If all the matter in the universe were chucked into the same giant blackhole you’d have: a really giant blackhole.
Is it known if Sagittarius A (or any other black hole) is already big enough to one day stop the expansion of the universe?
Or is the expansion fast enough to keep escaping the black holes?
The total gravitational attraction of a bunch of mass is a function only of the amount of mass. So whether the mass takes the form of a solar system, or a black hole, or a diffuse gas cloud makes no difference.
Black holes are only impressive if you’re fairy close to them. For example: if the sun were to suddenly collapse into a black hole, the Earth would continue to stay in exactly the same orbit.
Prior the big bang wasn’t all of the matter in the universe in a single point? Wouldn’t this be a black hole then?
A couple of questions, all on the theoretical side (mostly because I doubt we’ve been in existence long enough to observe such things) about black holes:
i) in recent theory, it’s thought that most galaxies start off small and ‘eat’ other galaxies to get bigger. What happens to the black hole in the center of the smaller galaxy? Does it get absorbed into the center of the devouring galaxy, or is it more likely to be a wandering body within the larger galaxy?
ii) The most recently known ‘snack’ galaxy is the aquarius stream, about 70 million years ago (roughly when the earth formed), are there any guesses what happened to its central black hole?
iii) Do all galaxies have a black hole in the center? Is there a theoretical estimate to the minimum galaxy size possible?
i) I’ve heard that the simulations tend to show the black holes finding each other in fairly short order. But, for a while after merging you can have “double yolk” galaxies.
ii) Globular clusters and dwarf galaxies don’t tend to have their own super-massive central black holes. Generally, only large galaxies have central black holes, and when large galaxies merge, they don’t cleanly merge and leave streams, they mix chaotically. So, if there’s a stream of stars in your galaxy that used to be a tiny cluster that was absorbed, it probably didn’t have a central black hole, or at least not much of one.

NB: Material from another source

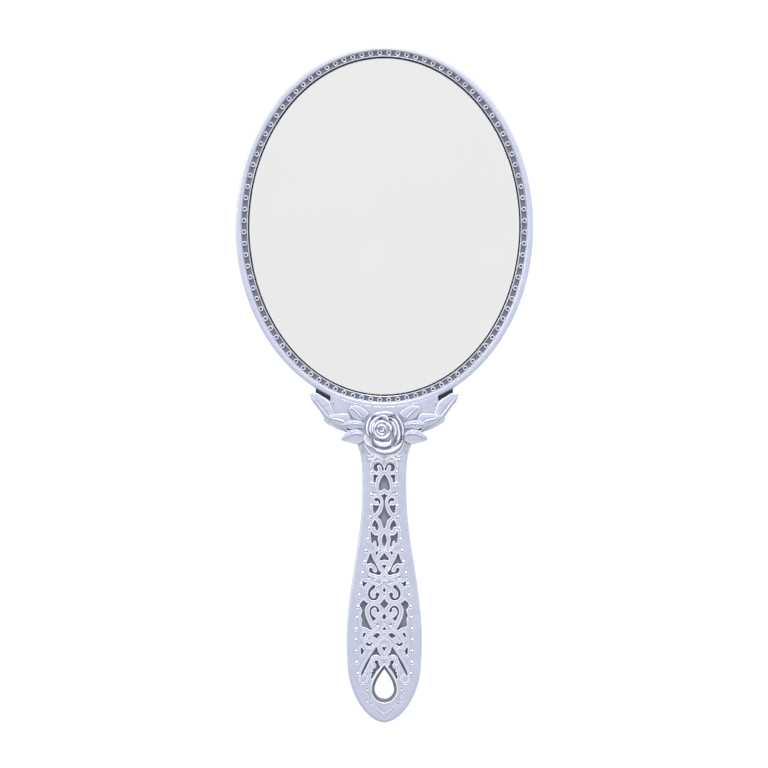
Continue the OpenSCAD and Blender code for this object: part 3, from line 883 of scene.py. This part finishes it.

iii) Groups of stars come in such an amazing range of sizes and shapes that it’s tricky to just say galaxy. So, astronomers sometimes use the presence of a central super-massive black hole to define whether or not something is a galaxy. They also often use the presence of dark matter to define if something is or isn’t a galaxy.
i) On that scale (time needed for the fusion), looks like life on habitable planets would only be affected if the churning results in unwelcome visitors (i.e. another star, planetoid with enough mass to disrupt orbits, or a black hole). With a civilization of our technology level, how much would be observed (or even noticed at all?)? This is all hypothetical pondering, mind, I’m aware there’s no hard data readily available.
ii) Well, that explains whether our Galaxy get to keep its arms when it gets absorbed into Andromeda! Do dwarf galaxy not count as ‘real’ galaxies in terms of supermassive black hole + dark matter content, then?
iii) Let me rephrase the question, then XD What’s the minimum mass for a black hole to be declared ‘supermassive’? Or better, what’s the SMALLEST supermassive black hole observed? Is there a rough estimate for the dividing line of ‘inferred’ dark matter mass for a collection of star systems to be declared a galaxy?
i) The big thing that living things would have to worry about is a sudden increase of star formations, which means a sudden increase in super novas, which sterilize big chunks of the galaxy around them. Even during a merging stars are very far apart.
ii) Not sure about the general definitions. Galaxies can vary so widely that defining one type vs. another is about as ad hoc as defining “blueness”.
iii) Same issue. But generally they have the mass of thousands of stars, instead of the mass of just one or two.